First of all: the Celtics are a much, *MUCH* better team as a result of their off-season moves to acquire Ray Allen and KG.

Second of all: It is much, *MUCH* easier for Telfair to put up big numbers on any given night then it is for Rondo. I'll take Rondo's 9 points and 5 assist average (on 52% shooting) on a team that is 21-3 over Telfair's 10 point and 6 assist average (on 42% shooting) on a team that is 4-21 any day of the week.

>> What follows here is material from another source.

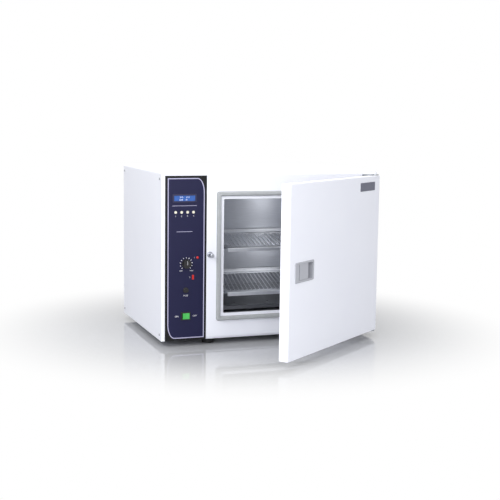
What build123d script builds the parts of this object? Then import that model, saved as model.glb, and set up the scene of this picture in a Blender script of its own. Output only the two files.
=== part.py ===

Third of all: Yeah, the C's could use a real back-up PG. Put that point could of made a lot better without mentioning Sebastian '[email protected]' Telfair.


----------



## Diable (Apr 26, 2005)

the minnesota fans seem to be really happy with Telfair.At any rate you can argue that since Boston now has three great scorers it should be easy to rack up assists...that's how Nash does it.


----------



## Avalanche (Nov 17, 2005)

Watching most of Minnys games this year, and im very impressed with Telfair... i realize a lot of people have already written bust all over him but hes been doing well, and i think hes developing into a great (eventually) point guard.


----------



## #1AntoineWalkerFan (Mar 10, 2005)

Diable said:


> the minnesota fans seem to be really happy with Telfair.At any rate you can argue that since Boston now has three great scorers it should be easy to rack up assists...that's how Nash does it.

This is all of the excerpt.